Informal settlements house a growing number of the global urban population, particularly in sub‑Saharan Africa. Energy use in informal settlements is marked by limited or unaffordable grid access, reliance on informal electricity arrangements, and continued use of traditional fuels. Informal settlements are largely excluded from energy models and planning, motivating this study’s intent to characterize energy service demands and develop a conceptual model of energy use in these settings. This project will characterize the drivers and barriers to energy service and energy carrier use. It is the first known attempt at modeling overall energy use dynamics in informal settlements. The outcomes of this work will hopefully facilitate participation of these communities in energy planning processes and form the basis of future models.

Understanding Catchment-Based Initiatives That Support Habitat Recovery and Improved Water Quality in Tamar Estuary, England

Presenters: Folasade Adeboyejo, Joanne Preston, Toby Marthews, Angus Garbutt, Phillip Turner, Melanie Austen

Keywords: Environment and Resources

Conservation strategies and efforts to restore estuarine habitats that provide ecosystem services, such as seagrass, saltmarsh, and oyster reefs, are having limited or variable success in the UK. Upstream water quality driven by human perturbation has been linked to these successes and failures with excess nutrients (nitrogen and phosphorus) causing damaging eutrophication. Empirical modelling involving the use of weighted regression on time, discharge and season (WRTDS) was deployed for long-term river water quality analysis across the Tamar catchment. The result of the empirical analysis indicates that’s there have been periods of short term improvement in nitrogen and phosphorus fluxes in the past which coincide with the emergence of intertidal seagrass in the estuary. However, this outcome is quite inconsistent with prevailing narratives of environmental decline driven by combine sewage overflows (CSO) discharges. The next phase of my research is to develop a dynamic explanation of these observed changes. Specifically, I seek to identify the interventions introduced during the study period and to assess whether their cumulative and interacting effects contributed to downstream water quality improvement and coastal habitat recovery. These questions are inherently concerned with feedback structure, time delays, non linearity, and threshold behaviour, making system dynamics an appropriate and necessary framework.

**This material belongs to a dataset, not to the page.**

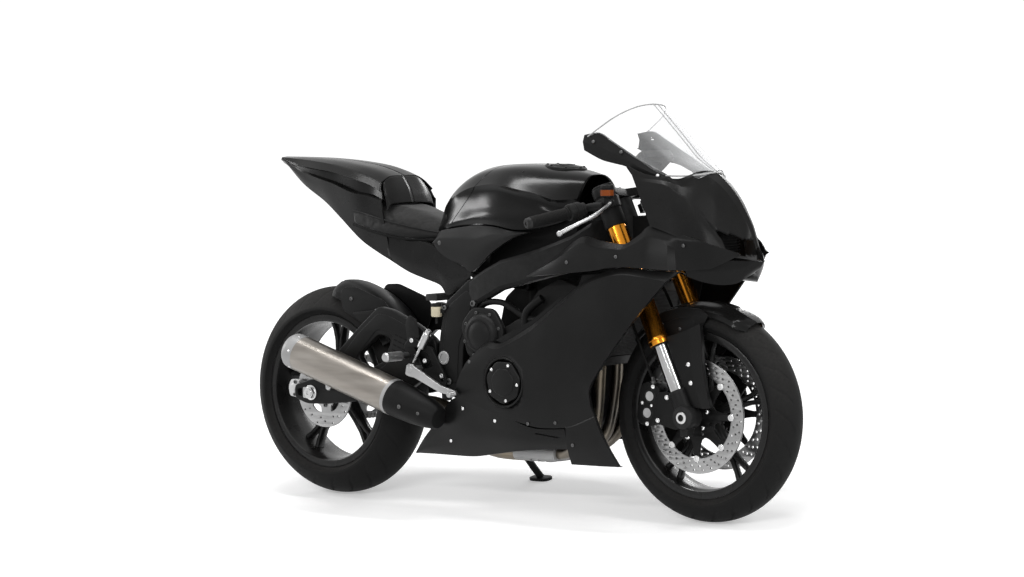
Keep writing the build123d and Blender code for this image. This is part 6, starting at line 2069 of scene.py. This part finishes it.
def makeFrame():
    bm = bmesh.new()
    rings = []
    for x, inner, outer, low, high in frameShape["spar"]:
        ease = 9
        edge = [(inner, low + 4), (inner + 4, low), (outer - ease, low + 2), (outer, low + ease + 4),
                (outer, high - ease - 4), (outer - ease, high - 2), (inner + 4, high), (inner, high - 4)]
        rings.append([Vector((x, -y, z)) for y, z in edge])
    addRings(bm, rings)
    addBlock(bm, frameShape["plate"], 121.5, 149, 16, edge=4)
    # closed box under the tank, between the spars
    box = bmesh.new()
    outline = ((664, 700), (690, 800), (800, 846), (960, 856), (996, 840), (990, 770), (900, 730), (760, 690))
    addBlock(box, outline, -92, 92, 14, edge=3, rounds=1)
    makePiece("airBox", box, "inner_black")
    inset = ((632, 640), (562, 592), (544, 520), (538, 470), (544, 420), (562, 370), (592, 368), (590, 400),
             (596, 482), (634, 560), (652, 612))
    addBlock(bm, inset, 147, 151, 14, edge=1.6)
    bolts = bmesh.new()
    for x, z, radius in ((656, 600, 9), (560, 372, 9), (600, 352, 8), (548, 586, 7)):
        addBolt(bolts, Vector((x, -151, z)), toRight, radius, 6)
    makePiece("frameBolts", bolts, "frame_black", look="bolt_dark", both=True)
    makePiece("frameSpars", bm, "frame_black", replaced=["frame_spars"], both=True, angle=32)
    # the castellated pivot nut in its ring
    nut = bmesh.new()
    place = Vector((540, -151, 440))
    addLathe(nut, [(-2, 20), (2, 20), (3.6, 18.6), (3.6, 12), (1, 11), (1, 4)], place, toRight, 40)
    for turn in evenTurns(6):
        addBolt(nut, onRing(place, 15.4, turn, -3.2), toRight, 2.8, 2.0, "dome")
    makePiece("pivotNuts", nut, "frame_black", look="cast_grey", both=True)


def makeSwingarm():
    bm, bolts, slotShade = bmesh.new(), bmesh.new(), bmesh.new()
    arm = ((-70, 298), (-70, 338), (-20, 352), (40, 366), (113, 446), (200, 522), (278, 583), (330, 574),
           (434, 530), (500, 488), (506, 410), (400, 345), (250, 304), (60, 284), (-20, 282))
    window = ((194, 434), (276, 500), (328, 490), (300, 424), (232, 392))
    slotCut = ((-58, 306), (-58, 326), (-8, 330), (-8, 303))
    addBlock(bm, arm, 117, 141, 14, edge=4, holes=(roundedOutline(window, 16), roundedOutline(slotCut, 8)))
    raised = ((96, 356), (120, 424), (196, 500), (276, 562), (322, 556), (424, 514), (480, 474), (482, 424),
              (400, 368), (250, 330))
    hole = ((182, 424), (272, 516), (340, 502), (310, 412), (230, 376))
    addBlock(bm, raised, 139.4, 142.8, 14, edge=1.6, holes=(roundedOutline(hole, 18),))
    cross = bmesh.new()
    outline = ((470, 412), (470, 470), (500, 486), (560, 480), (574, 440), (560, 400), (506, 396))
    addBlock(cross, outline, -117, 117, 10, edge=3, rounds=1)
    makePiece("swingarmArms", bm, "swingarm_black", replaced=["swingarm"], both=True, angle=34)
    makePiece("swingarmPivot", cross, "swingarm_black")
    # adjuster block, its bolt, and dark plugs in the small round-ended slots of the brace that paint the shade
    # inside them
    for side in (-1, 1):
        matrix = rightMatrix(140.5)
        block = [roundedOutline(((-30, 300), (-30, 332), (14, 334), (14, 299)), 5)]
        addPlate(bolts, block, 6.0, Matrix.Scale(side, 4, (0, 1, 0)) @ matrix, edge=1.2)
        addLathe(bolts, [(0, 4), (14, 4), (14.4, 7), (20, 7)], (-58, side * 129, 316), (-1, 0, 0), 6)
        addBolt(bolts, Vector((72, side * 141, 336)), (0, side, 0), 11, 8, "dome")
    makePiece("chainAdjusters", bolts, "swingarm_black", look="alloy_silver")
    # painted shade: a flat dark plug fills each slot instead of a recess
    for row in range(4):
        for column in range(5):
            x, z = 350 + column * 17 - row * 4, 500 - row * 15 - column * 6
            way = Vector((0.94, 0, -0.34))
            ahead, rise = way * 5.0, Vector((0.34, 0, 0.94)) * 2.2
            corners = []
            for turn in evenTurns(12):
                shift = ahead if cos(turn) > 0 else -ahead
                corners.append(Vector((x, 0, z)) + shift + way * 2.2 * cos(turn) + rise * sin(turn))
            for side in (-1, 1):
                addRings(slotShade, [[corner + Vector((0, side * 140.6, 0)) for corner in corners],
                                 [corner + Vector((0, side * 143.0, 0)) for corner in corners]])
    makePiece("swingarmSlotShade", slotShade, "swingarm_black", look="duct_black")
    axle = bmesh.new()
    for side in (-1, 1):
        addLathe(axle, [(141.2, 12.4), (141.2, 22), (144, 22.6), (145, 20)], rearHub, (0, side, 0), 40)
        addLathe(axle, [(144, 19), (154.5, 19)], rearHub, (0, side, 0), 6)
        addLathe(axle, [(154, 12.4), (157, 12.4), (157, 6), (150, 5)], rearHub, (0, side, 0), 30)
    for start, end in ((-117, -79.4), (108.2, 117)):
        addLathe(axle, [(start, 12.4), (start, 17), (end, 17), (end, 12.4)], rearHub, toLeft, 36, ringed=True)
    addLathe(axle, [(-110, 12.5), (110, 12.5)], rearHub, toLeft, 36)
    makePiece("rearAxle", axle, "axle_steel", replaced=["rear_axle"])


def makeRearCaliper():
    centre, turn = (0, rearHub.z), 176.0
    matrix = rightMatrix(0, centre, turn)
    body, bolts = bmesh.new(), bmesh.new()
    outline = ((84, -28), (118, -26), (127, -6), (127, 8), (120, 26), (84, 28))
    bridge, arm = ((117, -22), (127, -16), (127, 16), (117, 22)), ((40, -15), (92, -15), (92, 15), (40, 15))
    addBlock(body, outline, 53, 71, 7, edge=3, centre=centre, turn=turn)
    addBlock(body, outline, 89, 107, 7, edge=3, centre=centre, turn=turn)
    addBlock(body, bridge, 70, 92, 3, edge=1.4, rounds=1, centre=centre, turn=turn)
    addBlock(body, arm, 99, 116, 6, edge=2, rounds=1, centre=centre, turn=turn)
    addLathe(body, [(104, 16), (108, 15), (109.4, 12)], matrix @ Vector((104, 0, 0)), toRight, 32)
    for across in (-19, 19):
        addBolt(bolts, matrix @ Vector((98, across, 107.4)), toRight, 5.4, 4.4)
    makePiece("rearCaliperBody", body, "caliper_silver", replaced=["rear_caliper"])
    makePiece("rearCaliperBolts", bolts, "caliper_silver", look="bolt_dark")


def makeHugger():
    bm = bmesh.new()
    outer, inner = hoodSection(98.0, 335.0, 4.0, 40.0, 30.0)
    rings = []
    for step in range(41):
        share = step / 40
        turn = radians(30.0 + 54.0 * share)
        narrow = 0.74 + 0.26 * sin(min((1 - share) / 0.12, 1.0) * pi / 2)
        rings.append([onRing(rearHub, r - (1 - narrow) * 10, turn, y * narrow) for y, r in outer + inner])
    addRings(bm, rings)
    flank = ((100, 562), (84, 610), (100, 634), (152, 636), (262, 598), (296, 560), (252, 486), (200, 516))
    mount = ((150, 560), (240, 570), (266, 552), (240, 520), (196, 524))
    for flankStart, mountStart in ((-98.4, -117), (95, 96)):
        addBlock(bm, flank, flankStart, flankStart + 3.4, 12, edge=1.2)
        addBlock(bm, mount, mountStart, mountStart + 21, 10, edge=2, rounds=1)
    makePiece("rearHuggerShell", bm, "guard_black", replaced=["rear_hugger"], look="cover_satin", angle=28)
    makeBolts("huggerBolts", ((132, -98.6, 600), (232, -98.6, 566)), "guard_black", radius=6.4, height=3.2)


def makeShock():
    foot, way = Vector((418, 0, 300)), Vector((0.12, 0, 0.993)).normalized()
    body, spring = bmesh.new(), bmesh.new()
    addLathe(body, [(0, 9), (2, 15), (20, 17), (24, 12), (60, 10), (62, 26), (66, 29), (72, 29), (74, 18),
                    (190, 18.8), (236, 18.8), (237, 29), (246, 30), (252, 24), (296, 22), (306, 15), (309, 8)],
             foot, way, 40)
    addBlock(body, ((433, 601), (433, 621), (477, 621), (477, 601)), -104.5, 104.5, 5, edge=2, rounds=1)
    points = []
    matrix = axisMatrix(foot, way)
    for step in range(97):
        turn = 2 * pi * step / 16
        points.append(tuple(matrix @ Vector((25.5 * cos(turn), 25.5 * sin(turn), 74 + 162 * step / 96))))
    addSweep(spring, points, 5.0, sides=10, steps=1, upright=tuple(way))
    makePiece("shockBody", body, "shock_dark", replaced=["rear_shock"])
    makePiece("shockSpring", spring, "shock_dark", look="frame_black")


def makeRearsets():
    plate, pegs, pedals = bmesh.new(), bmesh.new(), bmesh.new()
    outline = ((545, 400), (500, 470), (420, 500), (392, 470), (420, 420), (470, 380), (540, 350), (560, 370))
    windows = (roundedOutline(((432, 470), (486, 452), (506, 414), (470, 404)), 7), circleLoop((540, 376), 5.5))
    addBlock(plate, outline, 150.2, 161.8, 12, edge=2, holes=windows)
    # heel guard behind the plate
    addBlock(plate, ((404, 480), (398, 540), (412, 562), (440, 548), (452, 494)), 153, 157, 9, edge=1, rounds=1)
    makePiece("rearsetPlates", plate, "plate_black", replaced=["rearset_plates"], both=True)
    peg = Vector((408, 0, 444))
    profile = [(162, 9.6), (188, 9.6), (190, 12)]
    groove = 192
    while groove < 256:
        profile += [(groove, 13.8), (groove + 2.4, 13.8), (groove + 2.8, 12.4), (groove + 4, 12.4)]
        groove += 4.4
    profile += [(258, 13.4), (261.6, 11), (262, 5)]
    addLathe(pegs, profile, peg, toRight, 30)
    makePiece("footPegs", pegs, "alloy_silver", replaced=["foot_pegs"], both=True)
    shape = ((440, 392), (446, 420), (458, 426), (476, 416), (572, 366), (630, 351), (634, 342), (628, 335),
             (572, 344), (474, 384), (456, 386))
    addBlock(pedals, shape, 200.2, 210.8, 6, edge=1.8, holes=(circleLoop((458, 407), 6),))
    addLathe(pedals, [(200.4, 7.8), (209, 7.8), (210, 8), (233, 8), (234, 6.6)], (624, 0, 342), toRight, 24)
    addLathe(pedals, [(162, 8.8), (211, 8.8), (212, 7.4), (212, 3)], (458, 0, 408), toRight, 24)
    for ring in range(5):
        addLathe(pedals, [(213 + ring * 4, 8), (214 + ring * 4, 8.5), (215 + ring * 4, 8)], (624, 0, 342),
                 toRight, 24)
    makePiece("footPedals", pedals, "alloy_silver", replaced=["foot_pedals"], both=True)
    # master cylinder and its rod on the right
    rod = bmesh.new()
    addLathe(rod, [(0, 4), (1, 4.5), (52, 4.5), (53, 4)], (440, -172, 424), (0.5, 0.06, 0.86), 16)
    addLathe(rod, [(0, 9), (1, 12), (48, 12), (50, 9), (60, 8)], (466, -168, 468), (0.5, 0.06, 0.86), 24)
    makePiece("brakeMasterRod", rod, "plate_black", look="alloy_silver")
    places = [(x, -161.8, z) for x, z in ((478, 430), (428, 488), (540, 388))]
    makeBolts("rearsetBolts", places, "plate_black", look="bolt_silver", radius=7, height=5, kind="socket")
    cup, lid = bmesh.new(), bmesh.new()
    foot = (514, -150, 558)
    addLathe(cup, [(0, 8), (1, 14), (4, 15.8), (30, 15.8), (31, 14)], foot, upward, 36)
    addLathe(lid, [(30, 15.9), (39, 15.9), (40, 14), (40, 4)], foot, upward, 24)
    addLathe(lid, [(-20, 3.5), (0, 4)], foot, upward, 12)
    addBlock(lid, ((514, 570), (514, 582), (546, 582), (546, 570)), 148, 152, 3, edge=0.8, rounds=1)
    makePiece("rearFluidCup", cup, "cup_beige", replaced=["rear_fluid_cup"])
    makePiece("rearFluidCap", lid, "cup_beige", look="control_black")


def makeStand():
    pivotPoint = Vector((520, 150, 205))
    foot = Vector((562, 262 * cos(lean), 262 * sin(lean)))
    up = Vector((0, -sin(lean), cos(lean)))
    top = foot + up * 9
    leg = top - pivotPoint
    bm = bmesh.new()
    axis = leg.normalized().cross(Vector((-0.98, -0.02, 0.10))).normalized()
    addLathe(bm, [(-12, 17), (-11, 18), (11, 18), (12, 17), (12, 6.2), (-12, 6.2)], pivotPoint, axis, 36,
             ringed=True)
    addLathe(bm, [(12, 12.5), (24, 11), (leg.length * 0.55, 10.6), (leg.length - 3, 11), (leg.length, 12)],
             pivotPoint, leg, 30)
    addPlate(bm, [bluntLoop(36.5, 22.5, 0.7)], 9.0, axisMatrix(foot, up, (1, 0, 0)), edge=1.6, rounds=2)
    makePiece("sideStandLeg", bm, "stand_black", "side_stand", replaced=["side_stand"])


makeFrame()
makeSwingarm()
makeRearCaliper()
makeHugger()
makeShock()
makeRearsets()
makeStand()
print("frame and rear end")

Solving the Missing Link Between Cyber Risk Management and Resilience

Presenter: Nadia Lorraine Lawal

Keywords: Security Stability and Resilience

Organizations face growing cyber threats that expose the limitations of traditional risk management approaches focused on prevention. While cyber risk management and cyber resilience are complementary, they are often developed in isolation, leading to overemphasis on short-term mitigation at the expense of long-term adaptive capabilities. This study proposes a conceptual system dynamics model that integrates both domains through the mechanisms of resilience-informed risk management (RIRM) and risk-informed resilience (RIR). Drawing on the capability trap perspective, the model explains how resource allocation between operational activities and capability development shapes organizational cybersecurity performance over time. By capturing the dynamic interaction between preventive and adaptive capabilities across disruption phases, the framework highlights how organizations can escape reactive cycles and achieve more balanced and resilient cybersecurity governance.